The Commission also found that the deployment of the military was lawful but that the operational framework in terms of section 37 (2) of the Public Order and Security Act [Chapter 11:07] had not fully been complied with. Towards this end, the Commission made several recommendations that include compensation for losses and damages caused including in particular, support and school fees for the children of the deceased; electoral reforms as well as accountability in respect of the alleged perpetrators.

Four years later, there have been half-hearted attempts on the part of government to genuinely implement the Commission’s recommendations. This is not just in relation to the 1 August 2018 shootings, but also in relation to the number of political and human rights violations that occurred after this brutal clampdown.

A 2018 Post-election Violence Monitoring Report by the Zimbabwe Human Rights NGO Forum (the Forum), a coalition of 22 human rights organizations that are concerned with the alleviation of organised violence and torture in the country perpetuated mainly, though not exclusively, by state agents and their ancillaries, recorded a total of 199 human rights violations between 1 and 9 August 2018.

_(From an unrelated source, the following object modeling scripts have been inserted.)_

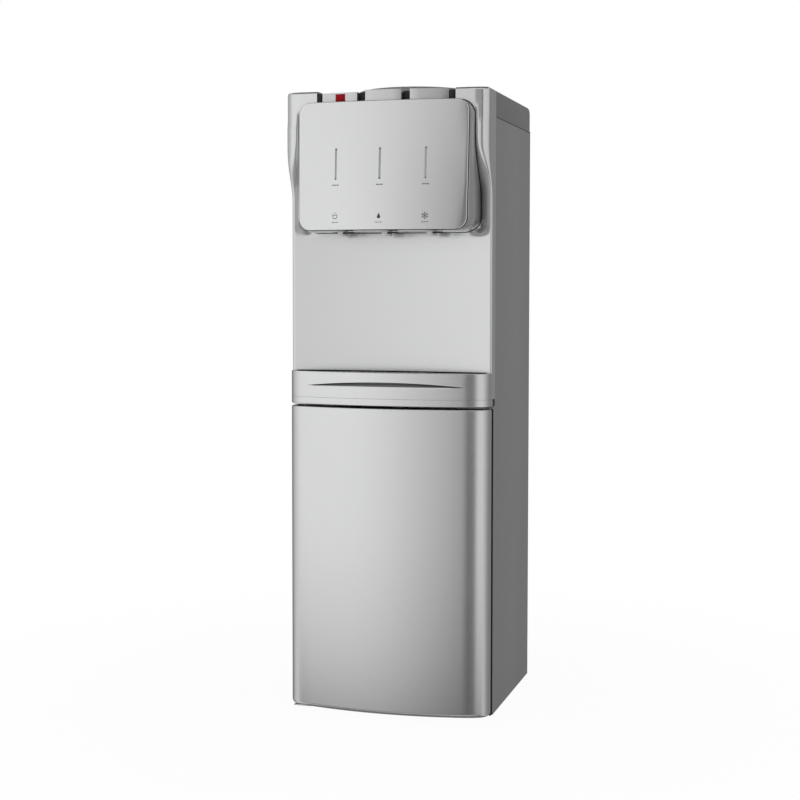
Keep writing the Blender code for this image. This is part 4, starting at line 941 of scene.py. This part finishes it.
def bowed_block(low, high, rear, low_round, high_round):
    """Solid behind the bowed front between two levels, its lower and upper front edges rounded."""
    shape = bmesh.new()
    shape.faces.new([shape.verts.new((x, y, low)) for x, y in bowed_line(rear=rear)])
    draw_out(shape, (0, 0, high - low))
    for level, radius in ((low, low_round), (high, high_round)):
        edges = [edge for edge in shape.edges
                 if all(abs(vert.co.z - level) < 0.00001 for vert in edge.verts)
                 and not all(abs(vert.co.y + rear) < 0.00001 for vert in edge.verts)]
        if radius:
            bmesh.ops.bevel(shape, geom=edges, affect="EDGES", offset=radius, segments=6,
                            profile=0.5, material=-1, clamp_overlap=False)
    return shape


def sink(shape, border, depth):
    """Inset a solid's top face by a border and push it in."""
    face = max(shape.faces, key=lambda face: face.normal.z * face.calc_area())
    bmesh.ops.inset_individual(shape, faces=[face], thickness=border, depth=0, use_even_offset=True)
    bmesh.ops.inset_individual(shape, faces=[face], thickness=0.00002, depth=-depth,
                               use_even_offset=True)


bar = bowed_block(0.460, 0.470, frame_rear, 0.0006, 0)
sink(bar, 0.0025, 0.0075)
make_piece("front_bar", bar, [silver], "cabinet", ["cross_bar"])


# Drip tray
# A drawer that slides in above the cross bar: a silver front with a crescent grip under its rim,
# a black tub behind it, and a grey grating that lifts off.

tray_top, tray_rear, tray_wall = 0.5085, 0.0118, 0.0040
grip_low, grip_half, grip_tall, grip_deep = 0.4880, 0.122, 0.0105, 0.0050


def tray_row(level, inset=0.0):
    """Row of the tray's front at a level, moved inward."""
    return [(x, y, level) for x, y in bowed_line(inset, tray_rear)]


def grip_at(x):
    """How full the crescent is at a place, and how high its roof is there."""
    swell = max(1 - (x / grip_half) ** 2, 0)
    return swell, grip_low + 0.0065 * swell


def grip_row(share):
    """Row of the tray's front across the grip, from the crescent's foot at 0 to its roof at 1."""
    row = []
    for x, y in bowed_line(0, tray_rear):
        swell, roof = grip_at(x)
        row.append((x, y + grip_deep * swell ** 0.5 * max(share, 0) ** 1.2,
                    roof - grip_tall * max(swell, 0.05) * (1 - share)))
    return row


flush = [(x, y, grip_at(x)[1] + 0.0001) for x, y in bowed_line(0, tray_rear)]
rows = [tray_row(sill), grip_row(-0.06)] + [grip_row(share / 8) for share in range(9)]
rows += [flush, tray_row(0.500), tray_row(tray_top - 0.0006), tray_row(tray_top - 0.0002, 0.0002),
         tray_row(tray_top, 0.0006), tray_row(tray_top, tray_wall - 0.0004),
         tray_row(tray_top - 0.0004, tray_wall), tray_row(sill, tray_wall)]
grip_front = skin_rows(rows)
for side in (-1, 1):
    rims = [edge for edge in grip_front.edges if edge.is_boundary
            and all(abs(vert.co.y + tray_rear) < 0.00001 and vert.co.x * side > 0.149
                    for vert in edge.verts)]
    bmesh.ops.contextual_create(grip_front, geom=rims)
foot = [edge for edge in grip_front.edges if edge.is_boundary
        and all(abs(vert.co.z - sill) < 0.00001 for vert in edge.verts)]
bmesh.ops.bridge_loops(grip_front, edges=foot)
bmesh.ops.recalc_face_normals(grip_front, faces=grip_front.faces)
# The upper half of the crescent, under the rim, takes a darker grey: painted shade in the recess under
# the lip.
for face in grip_front.faces:
    centre = face.calc_center_median()
    swell, roof = grip_at(centre.x)
    if centre.y < -0.03 and swell > 0.08 and roof - 0.0066 * swell < centre.z < roof + 0.0001:
        face.material_index = 1
grip_grey = finish_with("grip_grey", (0.11, 0.111, 0.113), 0.40, 0.60, grain=0.0010, dust=0)
make_piece("tray_front", grip_front, [silver, grip_grey], "tray", ["drip_tray"], smooth=50)
tub = block((-0.140, -0.0117, sill), (0.140, 0.060, 0.5045))
sink(tub, 0.0025, 0.0317)
make_piece("tray_tub", tub, [black_plastic], "tray")
dress("drip_grille", grey_plastic, edge=0.0003)


# Cabinet
# A white vacuum-formed liner behind the door, with a rim round its mouth and a step over the
# compressor. One shelf carries the level of the step on to the front.

liner_white = finish_with("liner_white", (0.70, 0.70, 0.69), 0.36, shift=0.02,
                          grain=0.0016, relief=0.05)
dress("cabinet_liner", liner_white, edge=0.0010)
dress("cabinet_shelf", liner_white, edge=0.0008)


# Door
# A bowed silver skin closed by a white liner, with a black magnetic gasket round its edge that
# seals on the body. It turns on the pins of two brackets at its left edge.

door_low, door_high, door_rear = 0.0015, 0.456, 0.0125
door = bowed_block(door_low, door_high, door_rear, 0.0065, 0.0020)
door = carve(door, block((-0.1524, -0.0093, 0.0096), (0.1524, 0.01, 0.4479)))
door = carve(door, block((-0.1325, -0.0285, 0.0296), (0.1325, 0.01, 0.4279)))
# The door's top face is black plastic like an end cap, which also darkens the gap below the cross bar:
# partly painted shade.
for face in door.faces:
    if face.normal.z > 0.95 and face.calc_center_median().z > door_high - 0.0005:
        face.material_index = 1
make_piece("door_front", door, [silver, black_plastic], "door", ["door_skin"])
dress("door_liner", liner_white, edge=0.0008)
gasket_rubber = finish_with("gasket_rubber", (0.020, 0.020, 0.020), 0.80, shift=0.12, grain=0.0006,
                            relief=0.10, dust=0.02, specular=0.03)
dress("door_gasket", gasket_rubber)
# Two rubber strips widen the gasket into the gap to the side panels: partly rubber lip, partly painted
# shade that darkens the gap.
lip_and_gap_shade = carve(block((-0.1540, -0.0104, 0.0075), (0.1536, -0.0006, 0.4500)),
            block((-0.1523, -0.1, 0.0094), (0.1523, 0.1, 0.4481)))
make_piece("gasket_lip_and_shade", lip_and_gap_shade, [gasket_rubber], "door")
edge_and_gap_shade = block((0.1524, -0.0124, 0.0022), (0.1545, -0.0004, 0.4555))
make_piece("gasket_edge_and_shade", edge_and_gap_shade, [gasket_rubber], "door")
for name in ("hinge_bracket_bottom", "hinge_bracket_top"):
    dress(name, silver)


# Rear
# A sheet back that ends above the open compressor bay. The black condenser, a serpentine pipe with
# wires across it, hangs on two rails, and copper pipes lead down to the compressor. Beside them
# are the drain with its cap, the two tank switches and the mains inlet.

black_paint = finish_with("black_paint", (0.016, 0.016, 0.017), 0.38, shift=0.10,
                          grain=0.0015, relief=0.06, dust=0.22)
dress("back_panel", galvanised)
dress("condenser_coil", black_paint, edge=0)
for side in ("left", "right"):
    dress("condenser_rail_" + side, black_paint)


def add_rod(shape, segments, low_radius, high_radius, length):
    """Add a short round rod or a tapered screw head along Z, and give its points."""
    return bmesh.ops.create_cone(shape, cap_ends=True, segments=segments, radius1=low_radius,
                                 radius2=high_radius, depth=length)["verts"]


wires = bmesh.new()
wire_left, wire_pitch, wire_middle = -0.1290, 0.0123, 0.580
for step in range(20):
    bmesh.ops.translate(wires, verts=add_rod(wires, 8, 0.0006, 0.0006, 0.456),
                        vec=(wire_left + wire_pitch * step, 0.2615 if step % 2 else 0.2677, wire_middle))
make_piece("condenser_wires", wires, [black_paint], "cabinet")
dress("compressor", black_paint, edge=0.0008)
terminal = block((-0.0150, 0.2300, 0.0900), (0.0230, 0.2520, 0.1300))
soften(terminal, 0.0025, 3)
make_piece("terminal_cover", terminal, [black_plastic], "cabinet")
pipe_bend = 0.012


def tube(points, radius):
    """Pipe along a chain of points, with rounded bends between its straights."""
    points = [Vector(point) for point in points]
    path = points[:1]
    for before, corner, after in zip(points, points[1:], points[2:]):
        start = corner + (before - corner).normalized() * pipe_bend
        end = corner + (after - corner).normalized() * pipe_bend
        path += [start.lerp(corner, t / 6).lerp(corner.lerp(end, t / 6), t / 6) for t in range(7)]
    path.append(points[-1])
    pipe = bmesh.new()
    loops = []
    for index, point in enumerate(path):
        along = path[min(index + 1, len(path) - 1)] - path[max(index - 1, 0)]
        made = bmesh.ops.create_circle(pipe, cap_ends=index in (0, len(path) - 1), segments=12,
                                       radius=radius)["verts"]
        bmesh.ops.rotate(pipe, verts=made, matrix=along.to_track_quat("Z", "X").to_matrix())
        bmesh.ops.translate(pipe, verts=made, vec=point)
        loops.append({edge for vert in made for edge in vert.link_edges})
    for one, other in zip(loops, loops[1:]):
        bmesh.ops.bridge_loops(pipe, edges=list(one | other))
    bmesh.ops.recalc_face_normals(pipe, faces=pipe.faces)
    return pipe


suction = tube([(0.034, 0.215, 0.165), (0.034, 0.246, 0.165), (0.034, 0.246, 0.250),
                (0.090, 0.246, 0.250), (0.090, 0.246, 0.300)], 0.0032)
make_piece("suction_pipe", suction, [copper], "cabinet")
discharge = tube([(-0.034, 0.215, 0.150), (-0.034, 0.247, 0.150), (-0.034, 0.247, 0.230),
                  (-0.120, 0.247, 0.230), (-0.120, 0.247, 0.300)], 0.0024)
make_piece("discharge_pipe", discharge, [copper], "cabinet")
screws = bmesh.new()
for x in (-0.1465, 0.1465):
    for z in (0.300, 0.445, 0.590, 0.735, 0.872):
        made = add_rod(screws, 20, 0.0034, 0.0024, 0.0014)
        bmesh.ops.rotate(screws, verts=made, matrix=Matrix.Rotation(math.radians(-90), 3, "X"))
        bmesh.ops.translate(screws, verts=made, vec=(x, 0.2541, z))
make_piece("panel_screws", screws, [stainless], "cabinet")
green_plastic = finish_with("green_plastic", (0.02, 0.22, 0.07), 0.28, shift=0.08, dust=0)
for name, material in (("drain_outlet", light_plastic), ("drain_cap", black_plastic),
                       ("switch_panel", black_plastic), ("rocker_hot", red_plastic),
                       ("rocker_cold", green_plastic), ("power_inlet", black_plastic)):
    dress(name, material)
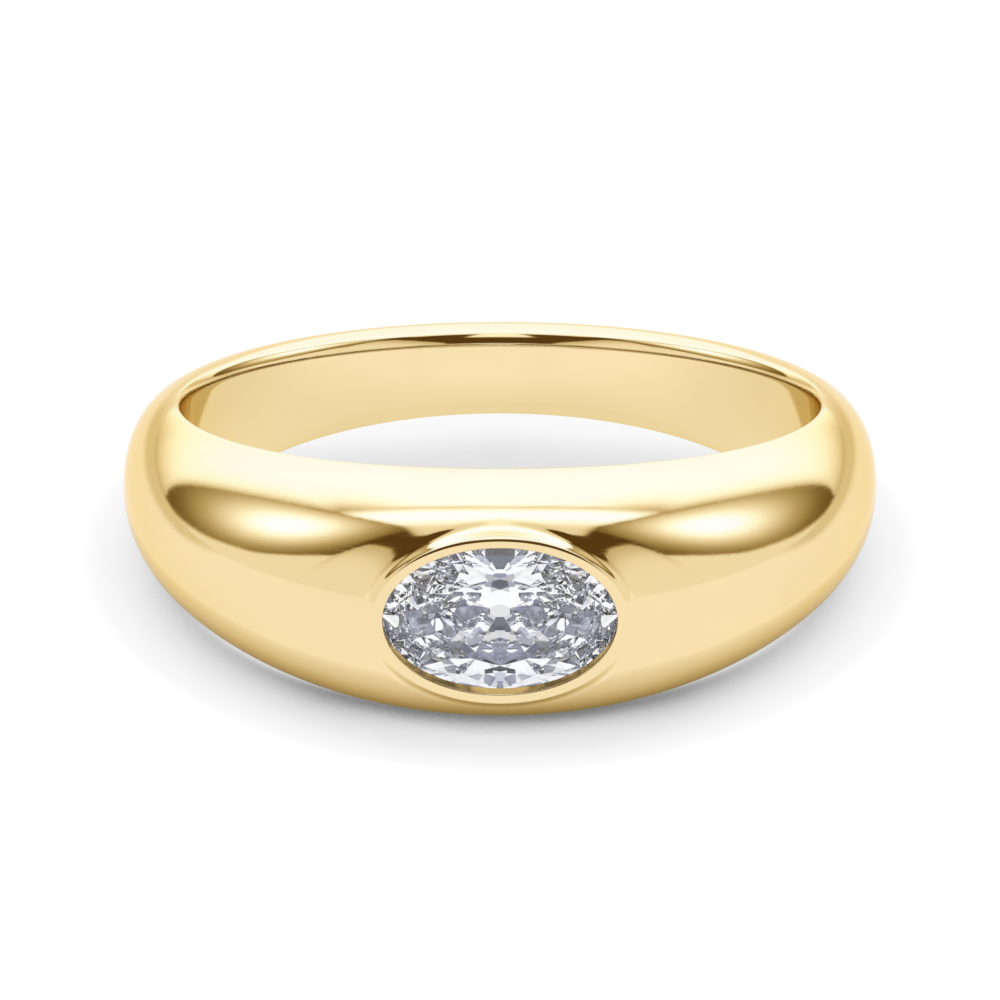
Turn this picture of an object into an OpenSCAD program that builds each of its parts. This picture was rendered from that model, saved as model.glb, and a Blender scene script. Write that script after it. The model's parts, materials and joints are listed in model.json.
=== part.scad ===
// Bezel set ring: a tapered dome band with one oval brilliant-cut stone, lying on its side.

/* [Band] */
// Inside diameter of the band, where the finger goes
inside_d = 16.5; // [15.5:0.1:17.5]
// Radius of the soft edge between the bore and each side of the band
edge_r = 0.26; // [0.2:0.01:0.3]

/* [Width along the finger] */
// Width at the stone
front_w = 6.45; // [6.3:0.05:7]
// Width an eighth of a turn from the stone
shoulder_w = 5.70; // [5.5:0.05:6]
// Width at the side
side_w = 4.27; // [4.1:0.01:4.5]
// Width an eighth of a turn from the back
rear_w = 2.86; // [2.7:0.02:3.1]
// Width at the back
back_w = 2.32; // [2.2:0.02:2.6]

/* [Wall] */
// Height of the whole dome over the bore, before the setting cuts it flat
front_t = 3.14; // [3:0.02:3.3]
// Wall an eighth of a turn from the stone
shoulder_t = 2.36; // [2.2:0.02:2.5]
// Wall at the side
side_t = 1.57; // [1.4:0.01:1.7]
// Wall an eighth of a turn from the back
rear_t = 1.84; // [1.6:0.02:1.9]
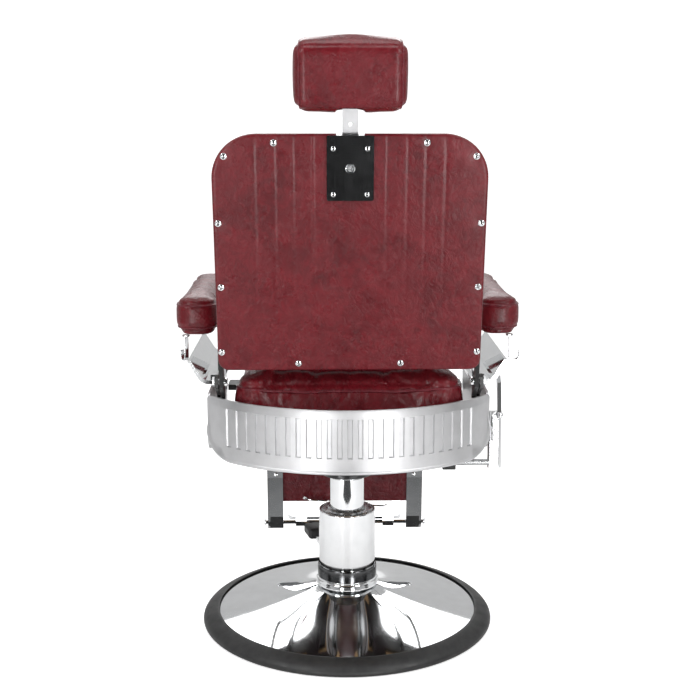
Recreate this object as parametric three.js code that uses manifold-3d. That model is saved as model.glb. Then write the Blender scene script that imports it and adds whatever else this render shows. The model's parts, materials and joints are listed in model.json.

The fact that a high number of violations were recorded over such a short period is indicative of how the immediate post-election period was tainted by a brutal crackdown on opposition political party members and activists. According to the Post-election Violence Monitoring Report by the Forum, these violations ranged from assaults, abductions, arbitrary arrests as well as sexual torture. The full report is available on: https://www.hrforumzim.org/wp-content/uploads/2018/08/Report-on-the-Post-elections-violations-.pdf.

Apart from lack of compensation for the victims, there has been no evidence of comprehensive security sector reforms to ensure that the events of 1 August 2018 are not repeated. They were, in fact, repeated in January 2019 when the State once again, deployed the military to quell protests against the rising price of fuel – seventeen people lost their lives as a result. There has been no evidence of disciplinary action being taken against the perpetrators of the 1 August 2019 or January 2019 killings to date.

The Commission also recommended the promotion of political tolerance. There has, in fact, been an increase in political violence as the nation inches closer towards the 2023 poll as evinced by the 15 October 2021, 20 February 2022 and 15 June 2022 Forum statements condemning the increase in political and electoral violence in the country.

More recently, a video surfaced of ZANU PF member, Abton ‘Bhito’ Mashayanyika calling for the killing of Nelson Chamisa, the opposition political party Citizens Coalition for Change (CCC) leader as well as the killing of his children during a ZANU PF rally in Mberengwa North last month. Despite the existence of damming footage, National Police Spokesperson Assistant Commissioner, Paul Nyathi, indicated that the Officer Commanding Midlands Province had been tasked with finding out what actually transpired.

To date, there is no record of concrete steps on the part of the Government in terms of meaningfully engendering a culture of political tolerance in the country that involves acceptance of views that are divergent from one’s own as per the recommendations of the Commission after the 1 August 2018 killings.

Rather the State has, in the main, adopted an apathetic response to the plight of the victims of the 1 August 2018 shootings. The Forum managed to secure compensation for Andy Manyeruke and Dzikamai Chivanga, who are victims of the 1 August 2018 shootings, only after approaching the courts. The High Court threw out an application by Minister of Defence and War Veteran Affairs, Oppah Muchinguri who was ultimately found liable to pay damages of up to US$40 000 on 13 September 2021.

The highly polarised society that is characteristic of Zimbabwe today requires the promotion of responsible and accountable leadership. The Government of Zimbabwe should thus undertake a comprehensive, open and transparent investigation into the events that make up 1 August 2018 and ensure that the actual perpetrators of the shootings, including those who gave the command are held accountable.

The Government of Zimbabwe should also ensure that a permanent compensation fund is fully set up and sufficiently financed well ahead of the 2023 polls. Those who were fortunate enough to survive the shootings as well as the families of those who did not, deserve to see closure and finality. After all, the rules of justice demand that it be served at any cost to those who deserve it.

Chiedza Mlingwa is a Research Officer at the Zimbabwe Human Rights NGO Forum. She writes here in her personal capacity.